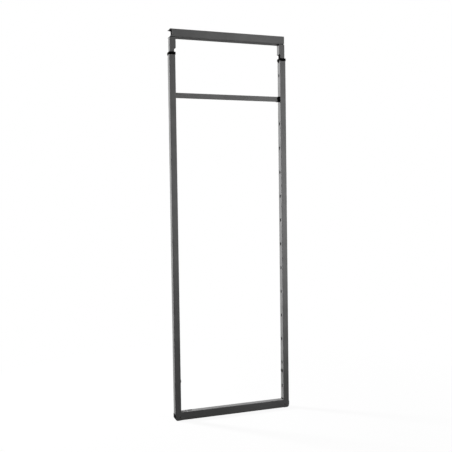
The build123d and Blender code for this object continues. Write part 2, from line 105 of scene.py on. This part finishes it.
FLOOR_SEGMENTS = 64
FLOOR_GAP_MM = 0.5


def millimetres(value):
    """A length in millimetres as metres."""
    return value / 1000.0


def linear(hex_colour):
    """An sRGB hex colour, such as #8a8b8c, as linear red, green, blue and alpha."""
    channels = [int(hex_colour[i:i + 2], 16) / 255 for i in (1, 3, 5)]
    return [c / 12.92 if c <= 0.04045 else ((c + 0.055) / 1.055) ** 2.4 for c in channels] + [1.0]


def per_metre(size_mm):
    """The scale of a noise whose features are this many millimetres across."""
    return 1.0 / millimetres(size_mm)


def add_node(tree, kind, inputs=None, **settings):
    """Adds a shader node, sets its properties, and sets or links its inputs by name or number."""
    node = tree.nodes.new(kind)
    for name, value in settings.items():
        setattr(node, name, value)
    for name, value in (inputs or {}).items():
        if isinstance(value, bpy.types.NodeSocket):
            tree.links.new(value, node.inputs[name])
        else:
            node.inputs[name].default_value = value
    return node


def new_material(name, colour):
    """An empty material with its output, its shader and the object's own coordinates."""
    material = bpy.data.materials.new(name)
    material.use_nodes = True
    material.diffuse_color = colour
    tree = material.node_tree
    tree.nodes.clear()
    place = add_node(tree, "ShaderNodeTexCoord").outputs["Object"]
    shader = add_node(tree, "ShaderNodeBsdfPrincipled")
    add_node(tree, "ShaderNodeOutputMaterial", {"Surface": shader.outputs["BSDF"]})
    return material, tree, place, shader


def seen_directly(tree):
    """1 where the eye, a reflection or glass shows the surroundings, and 0 where they only give light."""
    rays = add_node(tree, "ShaderNodeLightPath").outputs
    inputs = {0: rays["Is Glossy Ray"], 1: rays["Is Transmission Ray"]}
    mirrored = add_node(tree, "ShaderNodeMath", inputs, operation="MAXIMUM").outputs["Value"]
    inputs = {0: rays["Is Camera Ray"], 1: mirrored}
    return add_node(tree, "ShaderNodeMath", inputs, operation="MAXIMUM").outputs["Value"]


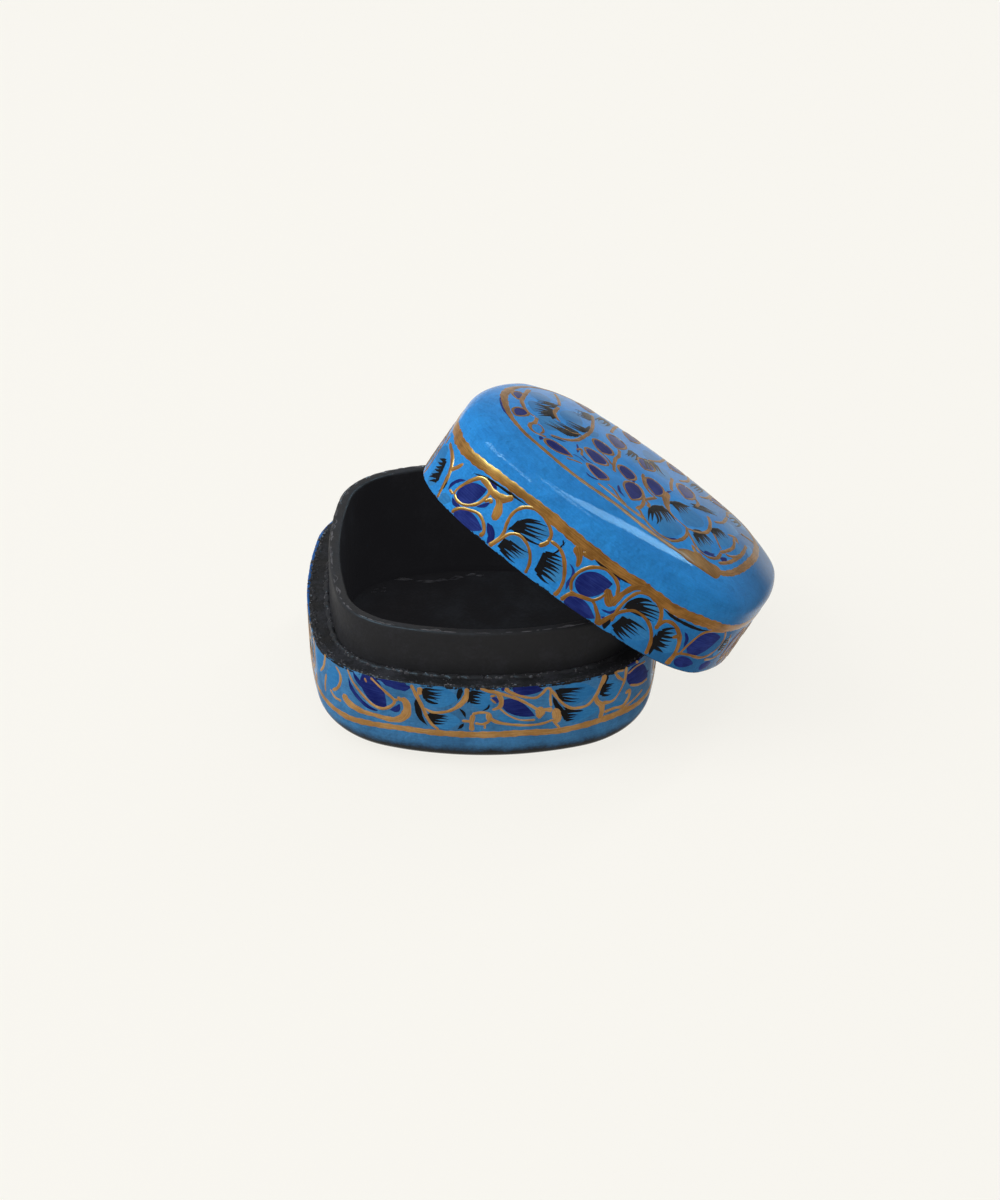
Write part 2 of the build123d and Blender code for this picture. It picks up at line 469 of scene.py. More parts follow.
def add_values(mesh, name, values):
    """Stores one number for each point of a mesh."""
    mesh.attributes.new(name, "FLOAT", "POINT").data.foreach_set("value", np.asarray(values, np.float32))


def add_places(mesh, name, places):
    """Stores a place in metres, as a map, for each face corner of a mesh."""
    mesh.uv_layers.new(name=name).data.foreach_set("uv", places.astype(np.float32).ravel())


def whole_numbers(items, name):
    """One whole number from each item of a mesh."""
    values = np.empty(len(items), np.int32)
    items.foreach_get(name, values)
    return values


def band(first, second, count):
    """Quads between two closed rings, given by the number of each ring's first point."""
    steps = [(column, (column + 1) % count) for column in range(count)]
    return [(first + here, first + after, second + after, second + here) for here, after in steps]


def fan(first, tip, count):
    """Triangles from a closed ring to a tip."""
    return [(first + column, first + (column + 1) % count, tip) for column in range(count)]


def distances(points):
    """How far each point lies along a path."""
    return np.concatenate(([0.0], np.cumsum(np.linalg.norm(np.diff(points, axis=0), axis=1))))


def arc(centre, radius, start, stop, count):
    """Points of a section arc, as (inset, height). Angles are in degrees, 0 faces out and 90 up."""
    turns = np.radians(np.linspace(start, stop, count))
    return [(centre[0] - radius * math.cos(turn), centre[1] + radius * math.sin(turn)) for turn in turns]


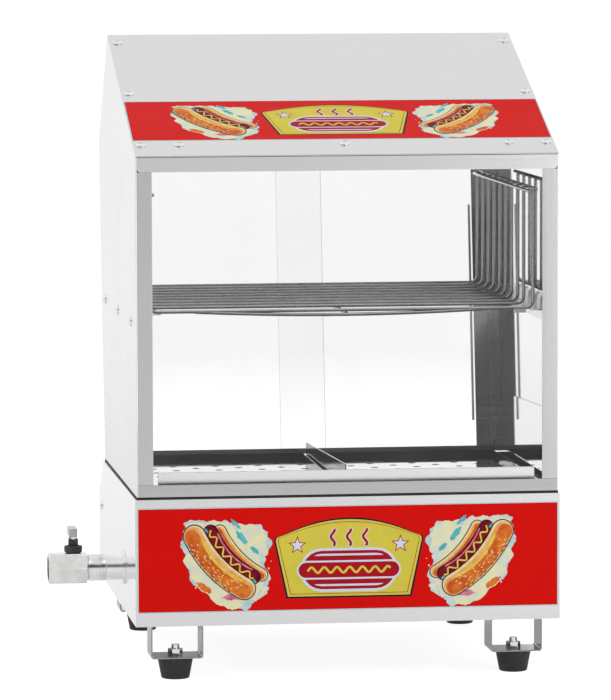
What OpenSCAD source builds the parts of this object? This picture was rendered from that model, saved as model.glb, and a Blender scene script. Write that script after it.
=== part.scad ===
// Countertop hot dog steamer cabinet.
// A steam base with a water pan, heating element and drain valve carries a glass-fronted cabinet.
// The cabinet holds two perforated sausage trays and a wire bun rack, and opens at the rear.
// Design frame: X to the right seen from the front, Y from the front face to the rear, Z up.
// Y is 0 on the front face and Z is 0 on the counter. in_frame() moves the whole machine so that
// the centre of its footprint, drain valve included, is the origin.

/* [Base] */
// Width of the base box
base_w = 424; // [380:1:460]
// Depth of the base box
base_d = 412; // [405:1:430]
// Height of the base box, without the feet
base_h = 126; // [122:1:140]
// Horizontal run of the slanted control panel at the rear
panel_run = 50; // [48:1:60]
// Height of the slanted control panel
panel_drop = 38; // [34:1:42]
// Thickness of the sheet metal
sheet = 1.2; // [1:0.1:1.5]

/* [Feet] */
// Height of the U-shaped foot brackets
bracket_h = 34; // [30:1:45]
// Width of a bracket, left to right
bracket_w = 52; // [46:1:60]
// Length of a bracket, front to rear
bracket_len = 40; // [38:1:50]
// Height of a rubber foot
foot_h = 21.5; // [15:0.5:25]
// Radius of a rubber foot at its top
foot_r_top = 18; // [15:0.5:19]
// Radius of a rubber foot on the counter
foot_r_bottom = 14; // [10:0.5:15]

/* [Cabinet] */
// Width of the glass-fronted cabinet
cabinet_w = 420; // [376:1:456]
// Height of the cabinet's front
cabinet_h = 336; // [320:1:360]
// Rise of the roof from the front edge to the ridge
roof_rise = 111; // [100:1:130]
// Distance of the ridge behind the front
ridge_y = 300; // [280:1:320]
// Depth of the cabinet at the top of the rear doors
rear_top_y = 408; // [400:1:412]
// Height of the front's top edge above the top of the rear doors' plane
rear_top_drop = 4; // [0:1:10]
// Width of the window's posts
post_w = 15; // [12:0.5:20]
// Height of the bar above the window
bar_top_h = 16; // [12:0.5:24]
// Height of the bar below the window
bar_bottom_h = 12; // [8:0.5:14]

/* [Food inserts] */
// Pitch of the holes in the sausage trays
hole_pitch = 44.5; // [40:0.5:48]
// Radius of the holes in the sausage trays
hole_r = 4; // [2.5:0.5:5]
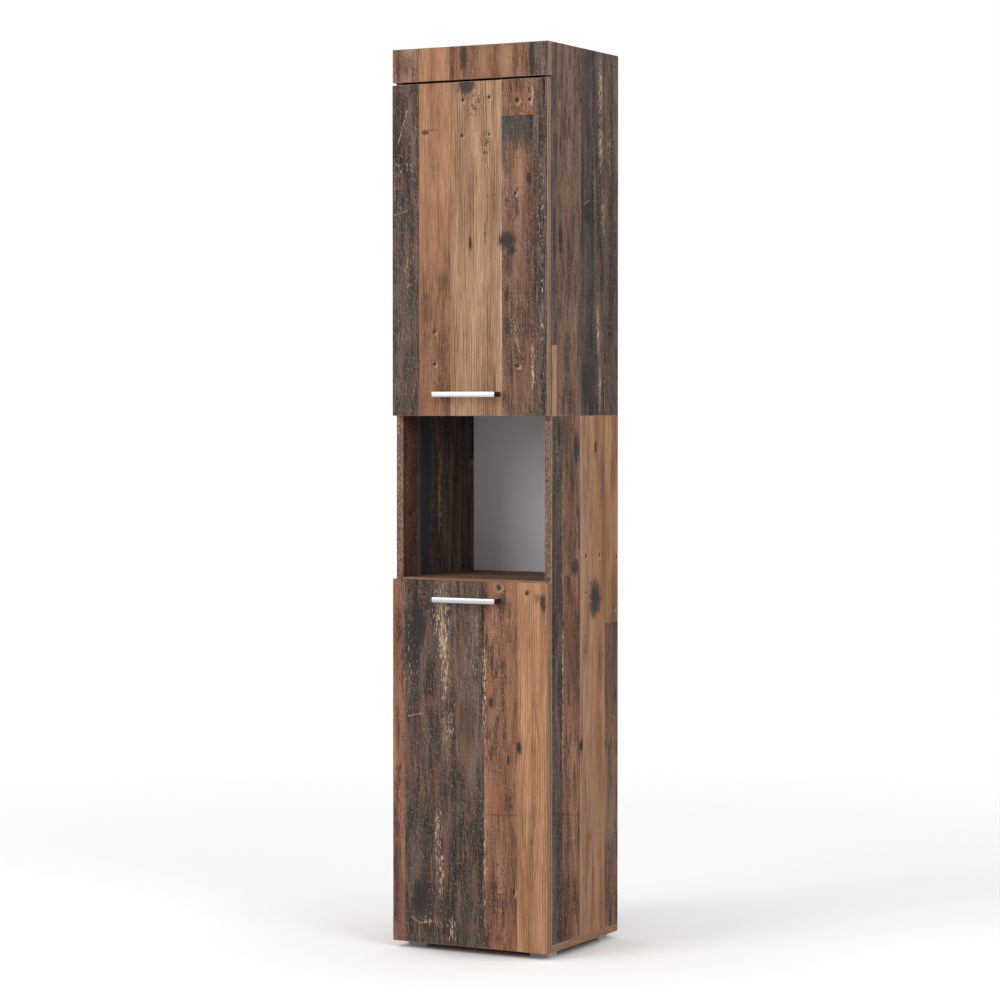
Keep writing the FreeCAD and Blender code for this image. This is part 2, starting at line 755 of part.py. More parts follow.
OUTER_FACE = -HALF_WIDTH
CUP_X = OUTER_FACE + S.door_reveal + S.cup_from_door_edge
CUP_SCREW_X = CUP_X + S.cup_screw_offset
PLATE_X = OUTER_FACE + S.board
RAIL_TOP = PLATE_X + S.rail_height
ARM_BOTTOM = PLATE_X + S.arm_lift
ARM_TOP = PLATE_X + S.arm_top
NOSE_TOP = PLATE_X + S.arm_nose_top
PLATE_Y = FRONT + S.plate_setback

plates = []
arm_pins = []
cup_pins = []
outer_links = []
inner_links = []
plate_screws = []
arm_screws = []
HINGES = {
    "upper": {"high": UPPER_DOOR_TOP - S.hinge_from_door_end, "low": JOINT + S.hinge_from_door_end},
    "lower": {"high": LOWER_DOOR_TOP - S.hinge_from_door_end,
              "low": S.foot_height + S.hinge_from_door_end},
}
EYES = {
    "outer_arm": (OUTER_FACE + S.outer_arm_pin_across, FRONT + S.outer_arm_pin_back),
    "outer_cup": (OUTER_FACE + S.outer_cup_pin_across, FRONT - S.outer_cup_pin_forward),
    "inner_arm": (OUTER_FACE + S.inner_arm_pin_across, FRONT + S.inner_arm_pin_back),
    "inner_cup": (OUTER_FACE + S.inner_cup_pin_across, FRONT - S.inner_cup_pin_forward),
}
PIN_HOLE = S.hinge_pin_radius + S.hinge_pin_clearance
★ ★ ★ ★
Starting with the line that contains "Keep writing the", write out each line through the end of the listing, exactly as it appears, and include nothing else.

Keep writing the FreeCAD and Blender code for this image. This is part 2, starting at line 755 of part.py. More parts follow.
OUTER_FACE = -HALF_WIDTH
CUP_X = OUTER_FACE + S.door_reveal + S.cup_from_door_edge
CUP_SCREW_X = CUP_X + S.cup_screw_offset
PLATE_X = OUTER_FACE + S.board
RAIL_TOP = PLATE_X + S.rail_height
ARM_BOTTOM = PLATE_X + S.arm_lift
ARM_TOP = PLATE_X + S.arm_top
NOSE_TOP = PLATE_X + S.arm_nose_top
PLATE_Y = FRONT + S.plate_setback

plates = []
arm_pins = []
cup_pins = []
outer_links = []
inner_links = []
plate_screws = []
arm_screws = []
HINGES = {
    "upper": {"high": UPPER_DOOR_TOP - S.hinge_from_door_end, "low": JOINT + S.hinge_from_door_end},
    "lower": {"high": LOWER_DOOR_TOP - S.hinge_from_door_end,
              "low": S.foot_height + S.hinge_from_door_end},
}
EYES = {
    "outer_arm": (OUTER_FACE + S.outer_arm_pin_across, FRONT + S.outer_arm_pin_back),
    "outer_cup": (OUTER_FACE + S.outer_cup_pin_across, FRONT - S.outer_cup_pin_forward),
    "inner_arm": (OUTER_FACE + S.inner_arm_pin_across, FRONT + S.inner_arm_pin_back),
    "inner_cup": (OUTER_FACE + S.inner_cup_pin_across, FRONT - S.inner_cup_pin_forward),
}
PIN_HOLE = S.hinge_pin_radius + S.hinge_pin_clearance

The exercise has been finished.